• _WHAT IS ASKED_:
Quote every line of the material beneath this one.

=-=-=-=-=

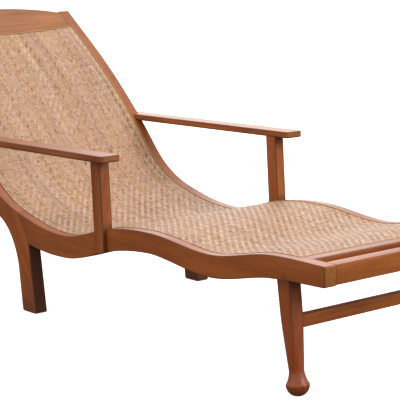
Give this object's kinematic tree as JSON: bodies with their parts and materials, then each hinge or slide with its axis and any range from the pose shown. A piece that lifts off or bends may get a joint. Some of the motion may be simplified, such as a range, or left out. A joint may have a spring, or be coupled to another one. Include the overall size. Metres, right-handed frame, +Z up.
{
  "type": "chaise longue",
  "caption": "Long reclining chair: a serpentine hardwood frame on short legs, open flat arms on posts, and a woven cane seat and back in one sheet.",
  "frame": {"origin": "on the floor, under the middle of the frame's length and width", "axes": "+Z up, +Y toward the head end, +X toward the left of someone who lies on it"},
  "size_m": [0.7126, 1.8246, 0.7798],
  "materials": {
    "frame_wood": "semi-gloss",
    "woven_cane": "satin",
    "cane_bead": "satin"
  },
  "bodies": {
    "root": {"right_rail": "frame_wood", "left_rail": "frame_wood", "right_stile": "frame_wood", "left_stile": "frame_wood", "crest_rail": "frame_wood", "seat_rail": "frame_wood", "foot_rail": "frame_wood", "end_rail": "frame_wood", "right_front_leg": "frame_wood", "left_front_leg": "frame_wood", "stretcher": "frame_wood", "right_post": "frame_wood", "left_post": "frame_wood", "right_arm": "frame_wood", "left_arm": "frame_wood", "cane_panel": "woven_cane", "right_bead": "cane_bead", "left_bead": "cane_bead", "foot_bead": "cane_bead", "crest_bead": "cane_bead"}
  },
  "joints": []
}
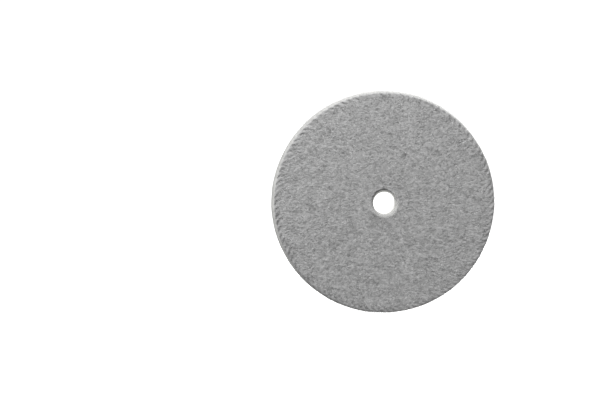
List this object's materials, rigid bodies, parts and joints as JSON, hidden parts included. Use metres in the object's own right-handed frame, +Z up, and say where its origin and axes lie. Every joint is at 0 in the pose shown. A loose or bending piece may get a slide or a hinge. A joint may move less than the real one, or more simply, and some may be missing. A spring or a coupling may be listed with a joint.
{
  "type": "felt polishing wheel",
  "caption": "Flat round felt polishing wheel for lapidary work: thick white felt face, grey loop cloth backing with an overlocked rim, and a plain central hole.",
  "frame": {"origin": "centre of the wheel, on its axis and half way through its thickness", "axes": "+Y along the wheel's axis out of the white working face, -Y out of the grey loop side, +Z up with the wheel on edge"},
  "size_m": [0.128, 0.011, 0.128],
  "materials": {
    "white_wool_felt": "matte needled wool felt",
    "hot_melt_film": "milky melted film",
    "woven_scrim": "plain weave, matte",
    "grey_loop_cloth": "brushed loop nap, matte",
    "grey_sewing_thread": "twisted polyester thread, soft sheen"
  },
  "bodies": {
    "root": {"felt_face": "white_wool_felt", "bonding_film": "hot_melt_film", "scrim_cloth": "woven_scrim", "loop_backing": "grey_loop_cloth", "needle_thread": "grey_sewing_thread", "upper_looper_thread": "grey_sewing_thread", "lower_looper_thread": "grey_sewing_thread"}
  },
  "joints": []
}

=-=-=-=-=

• _RESULT OF THE EXERCISE_:
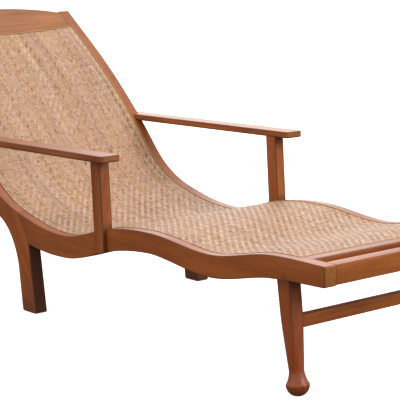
Give this object's kinematic tree as JSON: bodies with their parts and materials, then each hinge or slide with its axis and any range from the pose shown. A piece that lifts off or bends may get a joint. Some of the motion may be simplified, such as a range, or left out. A joint may have a spring, or be coupled to another one. Include the overall size. Metres, right-handed frame, +Z up.
{
  "type": "chaise longue",
  "caption": "Long reclining chair: a serpentine hardwood frame on short legs, open flat arms on posts, and a woven cane seat and back in one sheet.",
  "frame": {"origin": "on the floor, under the middle of the frame's length and width", "axes": "+Z up, +Y toward the head end, +X toward the left of someone who lies on it"},
  "size_m": [0.7126, 1.8246, 0.7798],
  "materials": {
    "frame_wood": "semi-gloss",
    "woven_cane": "satin",
    "cane_bead": "satin"
  },
  "bodies": {
    "root": {"right_rail": "frame_wood", "left_rail": "frame_wood", "right_stile": "frame_wood", "left_stile": "frame_wood", "crest_rail": "frame_wood", "seat_rail": "frame_wood", "foot_rail": "frame_wood", "end_rail": "frame_wood", "right_front_leg": "frame_wood", "left_front_leg": "frame_wood", "stretcher": "frame_wood", "right_post": "frame_wood", "left_post": "frame_wood", "right_arm": "frame_wood", "left_arm": "frame_wood", "cane_panel": "woven_cane", "right_bead": "cane_bead", "left_bead": "cane_bead", "foot_bead": "cane_bead", "crest_bead": "cane_bead"}
  },
  "joints": []
}
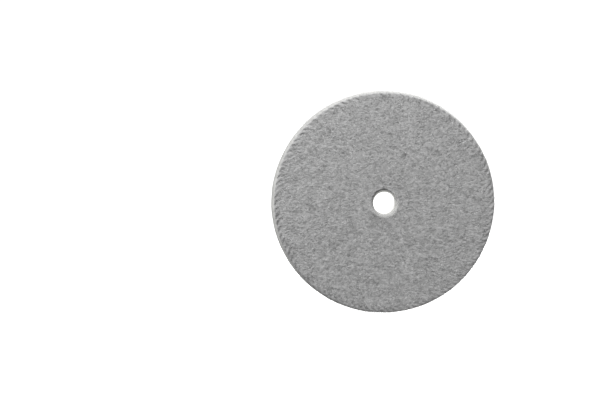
List this object's materials, rigid bodies, parts and joints as JSON, hidden parts included. Use metres in the object's own right-handed frame, +Z up, and say where its origin and axes lie. Every joint is at 0 in the pose shown. A loose or bending piece may get a slide or a hinge. A joint may move less than the real one, or more simply, and some may be missing. A spring or a coupling may be listed with a joint.
{
  "type": "felt polishing wheel",
  "caption": "Flat round felt polishing wheel for lapidary work: thick white felt face, grey loop cloth backing with an overlocked rim, and a plain central hole.",
  "frame": {"origin": "centre of the wheel, on its axis and half way through its thickness", "axes": "+Y along the wheel's axis out of the white working face, -Y out of the grey loop side, +Z up with the wheel on edge"},
  "size_m": [0.128, 0.011, 0.128],
  "materials": {
    "white_wool_felt": "matte needled wool felt",
    "hot_melt_film": "milky melted film",
    "woven_scrim": "plain weave, matte",
    "grey_loop_cloth": "brushed loop nap, matte",
    "grey_sewing_thread": "twisted polyester thread, soft sheen"
  },
  "bodies": {
    "root": {"felt_face": "white_wool_felt", "bonding_film": "hot_melt_film", "scrim_cloth": "woven_scrim", "loop_backing": "grey_loop_cloth", "needle_thread": "grey_sewing_thread", "upper_looper_thread": "grey_sewing_thread", "lower_looper_thread": "grey_sewing_thread"}
  },
  "joints": []
}